SUPPLIED DATA:
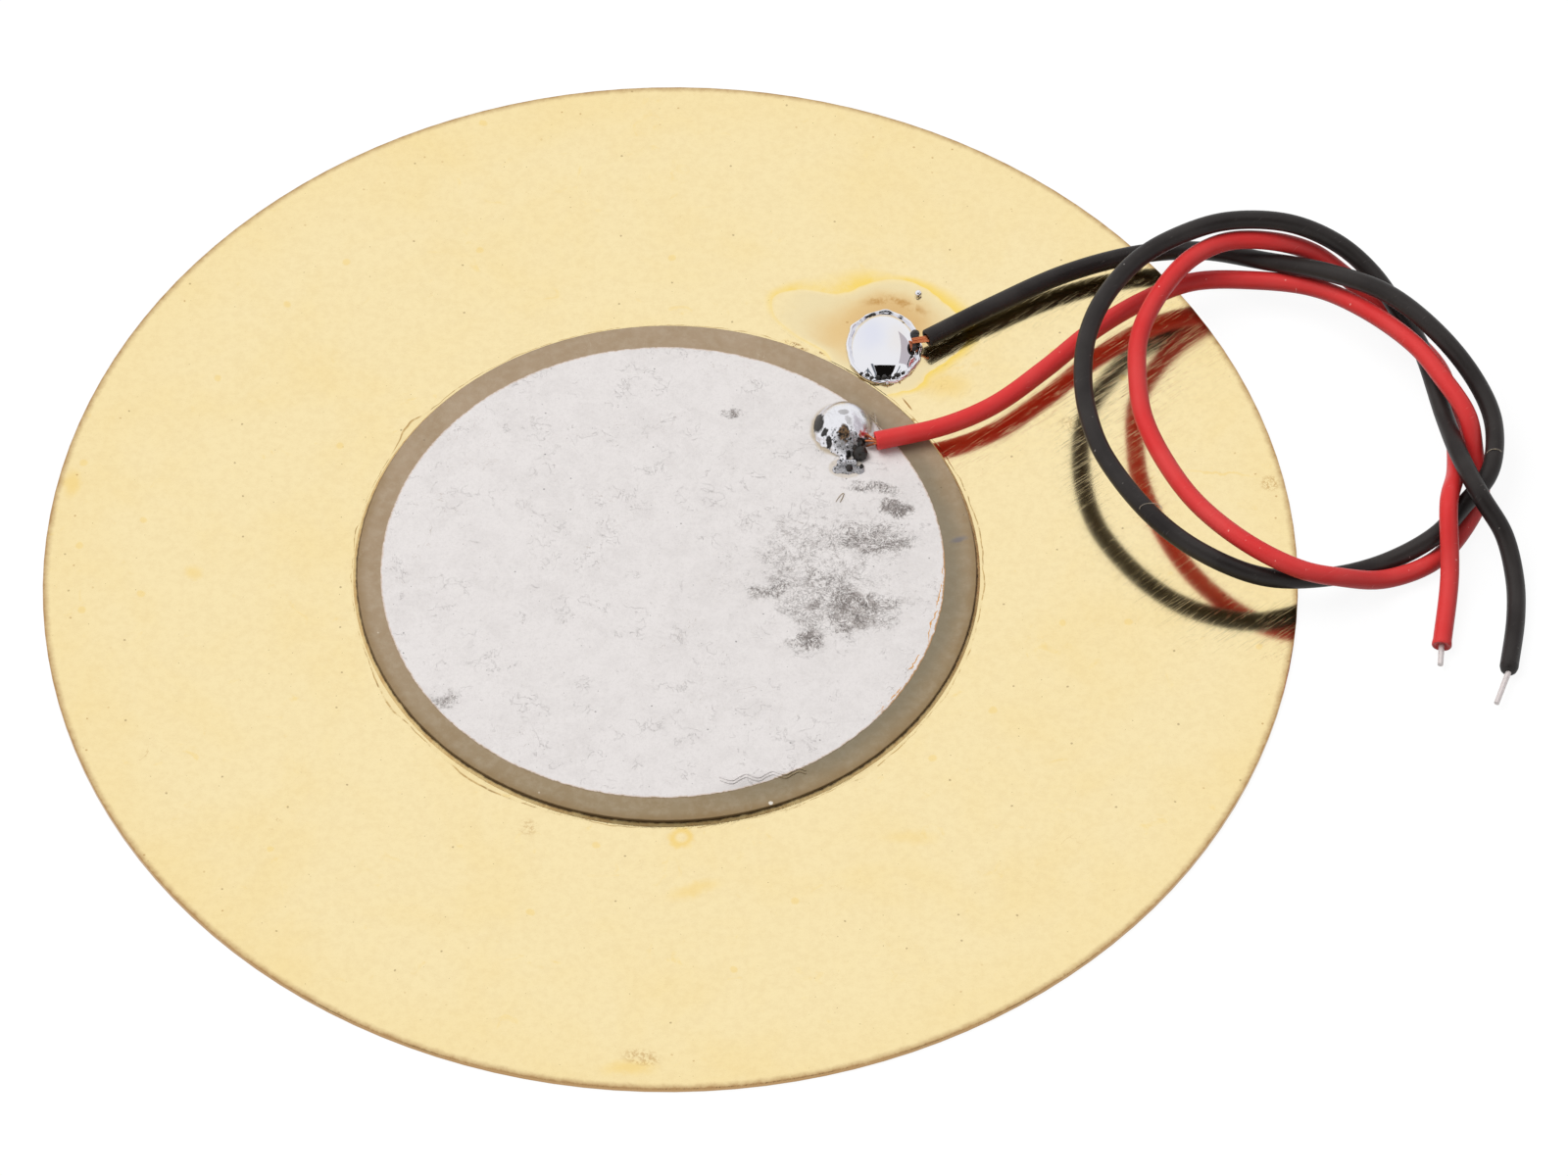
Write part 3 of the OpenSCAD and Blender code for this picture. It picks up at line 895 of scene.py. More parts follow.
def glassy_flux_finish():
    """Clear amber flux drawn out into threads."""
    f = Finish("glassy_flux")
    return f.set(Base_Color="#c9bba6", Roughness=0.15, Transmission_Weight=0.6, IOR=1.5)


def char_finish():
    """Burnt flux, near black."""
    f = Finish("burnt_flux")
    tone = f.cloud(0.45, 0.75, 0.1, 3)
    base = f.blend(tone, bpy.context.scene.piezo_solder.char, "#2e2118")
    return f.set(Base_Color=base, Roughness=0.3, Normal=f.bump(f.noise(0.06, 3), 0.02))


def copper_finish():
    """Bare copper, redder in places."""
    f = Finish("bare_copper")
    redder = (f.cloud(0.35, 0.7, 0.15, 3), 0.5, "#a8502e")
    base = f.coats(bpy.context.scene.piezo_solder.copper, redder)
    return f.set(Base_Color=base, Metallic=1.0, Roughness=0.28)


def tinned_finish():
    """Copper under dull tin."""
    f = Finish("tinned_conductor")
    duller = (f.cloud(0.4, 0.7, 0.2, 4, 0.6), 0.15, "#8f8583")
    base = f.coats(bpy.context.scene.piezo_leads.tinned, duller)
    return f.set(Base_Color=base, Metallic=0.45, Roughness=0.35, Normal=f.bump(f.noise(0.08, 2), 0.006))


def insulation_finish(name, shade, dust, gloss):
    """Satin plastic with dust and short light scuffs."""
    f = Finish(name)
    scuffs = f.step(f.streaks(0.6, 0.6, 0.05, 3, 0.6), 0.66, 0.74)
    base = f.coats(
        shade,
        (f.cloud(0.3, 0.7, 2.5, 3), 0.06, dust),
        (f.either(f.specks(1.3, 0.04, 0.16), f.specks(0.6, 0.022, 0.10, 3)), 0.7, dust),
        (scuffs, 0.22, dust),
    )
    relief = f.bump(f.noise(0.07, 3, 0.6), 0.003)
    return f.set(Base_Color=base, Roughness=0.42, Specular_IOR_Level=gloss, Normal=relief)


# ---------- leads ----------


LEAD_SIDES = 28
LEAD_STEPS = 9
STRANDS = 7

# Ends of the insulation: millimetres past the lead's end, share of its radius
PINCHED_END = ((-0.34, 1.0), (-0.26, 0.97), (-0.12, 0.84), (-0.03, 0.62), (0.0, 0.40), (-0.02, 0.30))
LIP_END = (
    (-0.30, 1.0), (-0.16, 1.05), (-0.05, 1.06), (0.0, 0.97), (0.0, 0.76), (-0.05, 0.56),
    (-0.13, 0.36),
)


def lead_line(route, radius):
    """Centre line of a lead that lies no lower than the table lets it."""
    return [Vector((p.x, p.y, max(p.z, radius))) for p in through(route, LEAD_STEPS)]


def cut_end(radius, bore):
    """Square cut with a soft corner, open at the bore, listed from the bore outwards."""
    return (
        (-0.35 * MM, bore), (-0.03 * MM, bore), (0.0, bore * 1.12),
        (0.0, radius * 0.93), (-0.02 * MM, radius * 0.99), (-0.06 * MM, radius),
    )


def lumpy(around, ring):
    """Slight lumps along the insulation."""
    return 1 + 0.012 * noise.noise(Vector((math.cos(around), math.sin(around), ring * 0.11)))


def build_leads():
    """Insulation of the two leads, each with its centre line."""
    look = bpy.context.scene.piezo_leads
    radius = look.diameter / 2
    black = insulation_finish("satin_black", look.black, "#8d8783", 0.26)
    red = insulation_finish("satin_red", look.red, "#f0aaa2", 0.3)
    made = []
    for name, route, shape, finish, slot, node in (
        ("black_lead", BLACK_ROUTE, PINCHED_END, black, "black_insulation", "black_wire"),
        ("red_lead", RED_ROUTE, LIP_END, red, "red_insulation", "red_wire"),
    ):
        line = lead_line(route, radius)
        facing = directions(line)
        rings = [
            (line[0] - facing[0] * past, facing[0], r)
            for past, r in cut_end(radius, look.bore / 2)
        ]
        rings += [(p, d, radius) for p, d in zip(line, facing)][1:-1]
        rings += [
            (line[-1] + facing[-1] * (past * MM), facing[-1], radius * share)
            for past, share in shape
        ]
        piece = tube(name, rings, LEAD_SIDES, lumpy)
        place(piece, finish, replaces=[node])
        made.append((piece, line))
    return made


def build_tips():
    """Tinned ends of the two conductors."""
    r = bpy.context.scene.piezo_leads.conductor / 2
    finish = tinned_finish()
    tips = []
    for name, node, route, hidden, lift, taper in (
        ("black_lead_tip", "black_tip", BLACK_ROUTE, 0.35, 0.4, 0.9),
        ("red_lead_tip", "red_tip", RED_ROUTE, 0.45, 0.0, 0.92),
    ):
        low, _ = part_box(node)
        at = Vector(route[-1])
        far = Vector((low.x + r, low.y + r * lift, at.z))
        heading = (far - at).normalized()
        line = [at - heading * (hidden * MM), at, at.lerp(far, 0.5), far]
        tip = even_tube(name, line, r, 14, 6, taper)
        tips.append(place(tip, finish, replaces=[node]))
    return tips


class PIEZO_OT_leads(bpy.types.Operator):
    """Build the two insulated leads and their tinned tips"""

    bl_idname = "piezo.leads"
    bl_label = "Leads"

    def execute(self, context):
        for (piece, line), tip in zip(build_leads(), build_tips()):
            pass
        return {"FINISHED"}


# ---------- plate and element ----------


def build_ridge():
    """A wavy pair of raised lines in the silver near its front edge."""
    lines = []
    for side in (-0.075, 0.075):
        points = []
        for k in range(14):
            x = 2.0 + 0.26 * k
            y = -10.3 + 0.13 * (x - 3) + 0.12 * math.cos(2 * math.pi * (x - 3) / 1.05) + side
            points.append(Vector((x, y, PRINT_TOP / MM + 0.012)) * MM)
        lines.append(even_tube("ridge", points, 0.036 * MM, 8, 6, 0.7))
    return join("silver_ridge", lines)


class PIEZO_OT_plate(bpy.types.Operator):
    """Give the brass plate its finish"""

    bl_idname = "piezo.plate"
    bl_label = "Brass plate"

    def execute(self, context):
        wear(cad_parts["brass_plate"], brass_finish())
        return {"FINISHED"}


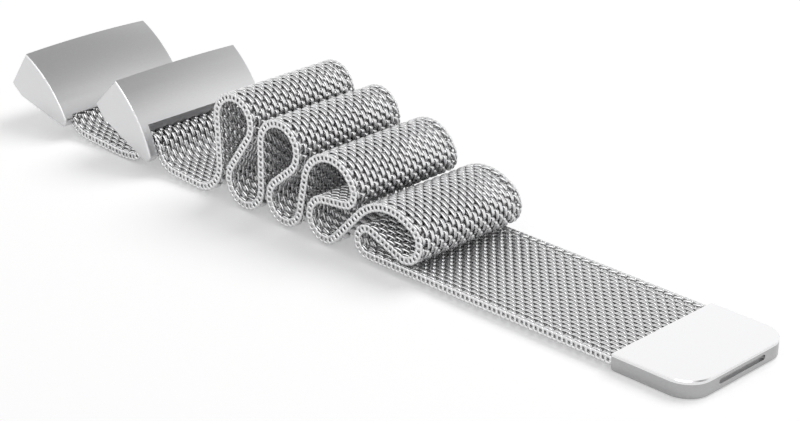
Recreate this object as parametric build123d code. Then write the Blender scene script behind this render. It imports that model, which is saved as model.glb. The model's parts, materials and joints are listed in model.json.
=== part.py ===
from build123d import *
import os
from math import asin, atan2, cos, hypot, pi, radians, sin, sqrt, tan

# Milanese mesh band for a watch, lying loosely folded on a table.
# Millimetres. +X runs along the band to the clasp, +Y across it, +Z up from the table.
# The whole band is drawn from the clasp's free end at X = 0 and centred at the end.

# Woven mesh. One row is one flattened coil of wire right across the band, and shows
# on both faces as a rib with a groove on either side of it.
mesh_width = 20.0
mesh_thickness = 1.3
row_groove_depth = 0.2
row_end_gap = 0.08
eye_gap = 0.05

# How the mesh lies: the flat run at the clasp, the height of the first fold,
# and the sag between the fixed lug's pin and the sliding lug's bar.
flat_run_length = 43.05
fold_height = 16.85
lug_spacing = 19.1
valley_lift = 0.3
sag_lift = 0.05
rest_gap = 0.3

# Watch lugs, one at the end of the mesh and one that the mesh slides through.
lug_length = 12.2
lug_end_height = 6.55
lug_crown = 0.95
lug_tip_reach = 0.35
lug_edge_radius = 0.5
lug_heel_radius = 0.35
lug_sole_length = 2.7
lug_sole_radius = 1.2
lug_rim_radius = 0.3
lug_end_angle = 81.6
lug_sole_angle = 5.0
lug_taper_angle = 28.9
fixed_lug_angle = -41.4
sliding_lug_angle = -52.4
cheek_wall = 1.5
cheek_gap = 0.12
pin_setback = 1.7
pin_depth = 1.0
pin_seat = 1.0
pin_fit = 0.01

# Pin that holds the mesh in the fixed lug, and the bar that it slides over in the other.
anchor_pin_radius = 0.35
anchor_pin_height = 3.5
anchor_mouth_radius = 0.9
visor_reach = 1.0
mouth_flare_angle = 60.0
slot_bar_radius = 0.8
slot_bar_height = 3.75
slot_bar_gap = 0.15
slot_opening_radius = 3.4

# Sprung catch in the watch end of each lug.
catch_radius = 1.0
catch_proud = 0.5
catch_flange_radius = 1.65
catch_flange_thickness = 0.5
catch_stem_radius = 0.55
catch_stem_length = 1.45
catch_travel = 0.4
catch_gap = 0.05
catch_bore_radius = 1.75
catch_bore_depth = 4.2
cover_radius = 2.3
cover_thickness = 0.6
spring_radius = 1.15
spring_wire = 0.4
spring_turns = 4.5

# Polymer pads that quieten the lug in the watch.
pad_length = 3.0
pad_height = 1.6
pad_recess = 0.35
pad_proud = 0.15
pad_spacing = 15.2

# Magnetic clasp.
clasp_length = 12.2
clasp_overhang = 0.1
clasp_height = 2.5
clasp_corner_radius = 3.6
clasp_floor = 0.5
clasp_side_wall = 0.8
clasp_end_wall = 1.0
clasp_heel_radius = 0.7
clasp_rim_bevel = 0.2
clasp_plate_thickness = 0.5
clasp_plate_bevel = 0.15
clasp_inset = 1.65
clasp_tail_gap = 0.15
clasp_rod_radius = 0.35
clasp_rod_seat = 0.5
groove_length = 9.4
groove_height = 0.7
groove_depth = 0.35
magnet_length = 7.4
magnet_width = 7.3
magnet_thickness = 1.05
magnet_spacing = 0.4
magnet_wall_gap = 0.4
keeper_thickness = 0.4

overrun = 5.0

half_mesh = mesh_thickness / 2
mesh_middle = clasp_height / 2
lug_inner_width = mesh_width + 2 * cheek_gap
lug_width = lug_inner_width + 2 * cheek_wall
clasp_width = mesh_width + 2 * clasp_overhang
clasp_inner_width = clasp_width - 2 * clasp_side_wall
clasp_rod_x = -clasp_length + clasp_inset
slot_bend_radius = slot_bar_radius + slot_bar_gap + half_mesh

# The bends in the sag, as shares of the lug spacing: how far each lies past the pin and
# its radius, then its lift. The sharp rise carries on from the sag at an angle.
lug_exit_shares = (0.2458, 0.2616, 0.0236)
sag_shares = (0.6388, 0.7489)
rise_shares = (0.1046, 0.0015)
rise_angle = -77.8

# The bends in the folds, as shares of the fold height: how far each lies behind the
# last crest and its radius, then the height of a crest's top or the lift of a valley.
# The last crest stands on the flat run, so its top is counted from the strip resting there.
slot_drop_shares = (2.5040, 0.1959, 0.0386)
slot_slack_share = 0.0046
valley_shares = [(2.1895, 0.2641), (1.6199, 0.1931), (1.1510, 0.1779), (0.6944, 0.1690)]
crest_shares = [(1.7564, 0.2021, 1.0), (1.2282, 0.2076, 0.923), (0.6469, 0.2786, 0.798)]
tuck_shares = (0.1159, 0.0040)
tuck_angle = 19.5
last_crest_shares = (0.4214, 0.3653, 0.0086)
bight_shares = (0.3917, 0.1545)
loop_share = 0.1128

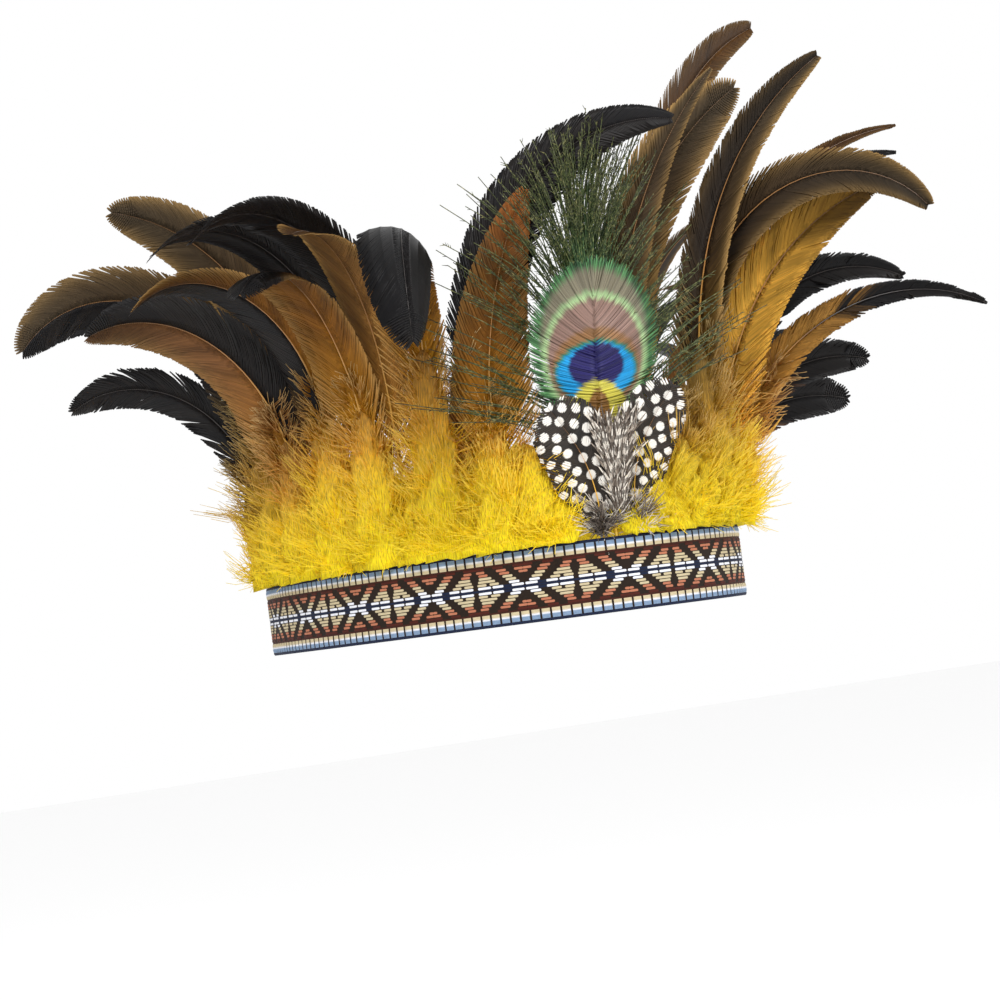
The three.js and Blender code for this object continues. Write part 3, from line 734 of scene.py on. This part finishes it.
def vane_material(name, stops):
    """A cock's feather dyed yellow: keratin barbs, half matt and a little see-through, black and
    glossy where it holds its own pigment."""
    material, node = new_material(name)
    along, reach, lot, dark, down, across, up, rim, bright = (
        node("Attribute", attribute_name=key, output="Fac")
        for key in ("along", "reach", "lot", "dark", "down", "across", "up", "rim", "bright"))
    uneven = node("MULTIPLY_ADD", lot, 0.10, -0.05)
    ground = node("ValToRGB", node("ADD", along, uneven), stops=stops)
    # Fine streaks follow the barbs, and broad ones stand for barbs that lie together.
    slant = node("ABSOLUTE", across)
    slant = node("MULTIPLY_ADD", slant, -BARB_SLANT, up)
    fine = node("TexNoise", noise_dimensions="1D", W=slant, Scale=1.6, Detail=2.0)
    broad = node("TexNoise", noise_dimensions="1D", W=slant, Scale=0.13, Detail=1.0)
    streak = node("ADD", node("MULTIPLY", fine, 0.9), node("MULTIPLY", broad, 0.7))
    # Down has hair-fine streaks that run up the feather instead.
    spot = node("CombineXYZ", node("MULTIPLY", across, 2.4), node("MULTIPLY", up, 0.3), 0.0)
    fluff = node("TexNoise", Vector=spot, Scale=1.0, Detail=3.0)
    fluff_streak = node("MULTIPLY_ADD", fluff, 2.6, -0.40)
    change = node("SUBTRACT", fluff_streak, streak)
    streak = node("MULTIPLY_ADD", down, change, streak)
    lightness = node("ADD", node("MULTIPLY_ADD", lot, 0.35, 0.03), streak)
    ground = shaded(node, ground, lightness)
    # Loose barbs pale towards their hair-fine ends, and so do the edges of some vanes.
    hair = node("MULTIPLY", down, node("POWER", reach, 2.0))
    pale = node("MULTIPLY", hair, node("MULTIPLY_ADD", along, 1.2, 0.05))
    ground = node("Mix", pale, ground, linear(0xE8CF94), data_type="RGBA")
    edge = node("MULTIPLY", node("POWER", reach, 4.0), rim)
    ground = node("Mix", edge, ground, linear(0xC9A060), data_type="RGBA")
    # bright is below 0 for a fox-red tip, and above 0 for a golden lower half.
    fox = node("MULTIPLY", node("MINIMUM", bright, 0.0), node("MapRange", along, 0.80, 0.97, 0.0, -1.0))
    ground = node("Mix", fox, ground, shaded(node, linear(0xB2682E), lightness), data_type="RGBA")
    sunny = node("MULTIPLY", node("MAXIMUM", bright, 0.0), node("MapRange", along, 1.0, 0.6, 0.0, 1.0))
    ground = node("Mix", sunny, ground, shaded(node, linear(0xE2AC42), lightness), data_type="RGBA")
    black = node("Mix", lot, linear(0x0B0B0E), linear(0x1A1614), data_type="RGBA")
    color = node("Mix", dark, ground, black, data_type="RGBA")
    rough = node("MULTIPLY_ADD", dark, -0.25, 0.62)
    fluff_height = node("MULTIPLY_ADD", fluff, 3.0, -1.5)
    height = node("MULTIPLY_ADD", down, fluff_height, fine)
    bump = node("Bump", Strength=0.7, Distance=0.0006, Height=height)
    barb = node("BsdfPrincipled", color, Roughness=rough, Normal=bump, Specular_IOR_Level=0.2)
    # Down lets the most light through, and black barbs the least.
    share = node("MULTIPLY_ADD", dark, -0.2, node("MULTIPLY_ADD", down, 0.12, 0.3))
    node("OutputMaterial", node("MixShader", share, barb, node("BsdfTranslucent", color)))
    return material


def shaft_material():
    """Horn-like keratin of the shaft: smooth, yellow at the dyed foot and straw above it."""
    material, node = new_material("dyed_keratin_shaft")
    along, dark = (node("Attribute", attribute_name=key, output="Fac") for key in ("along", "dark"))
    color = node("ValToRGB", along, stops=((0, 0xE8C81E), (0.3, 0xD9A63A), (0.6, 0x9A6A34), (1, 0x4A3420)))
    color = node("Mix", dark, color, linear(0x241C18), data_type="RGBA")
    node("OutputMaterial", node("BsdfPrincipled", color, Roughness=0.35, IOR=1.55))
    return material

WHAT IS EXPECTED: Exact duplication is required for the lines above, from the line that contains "Recreate this object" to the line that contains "eye_gap = 0.05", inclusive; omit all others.

TASK ANSWER:
Recreate this object as parametric build123d code. Then write the Blender scene script behind this render. It imports that model, which is saved as model.glb. The model's parts, materials and joints are listed in model.json.
=== part.py ===
from build123d import *
import os
from math import asin, atan2, cos, hypot, pi, radians, sin, sqrt, tan

# Milanese mesh band for a watch, lying loosely folded on a table.
# Millimetres. +X runs along the band to the clasp, +Y across it, +Z up from the table.
# The whole band is drawn from the clasp's free end at X = 0 and centred at the end.

# Woven mesh. One row is one flattened coil of wire right across the band, and shows
# on both faces as a rib with a groove on either side of it.
mesh_width = 20.0
mesh_thickness = 1.3
row_groove_depth = 0.2
row_end_gap = 0.08
eye_gap = 0.05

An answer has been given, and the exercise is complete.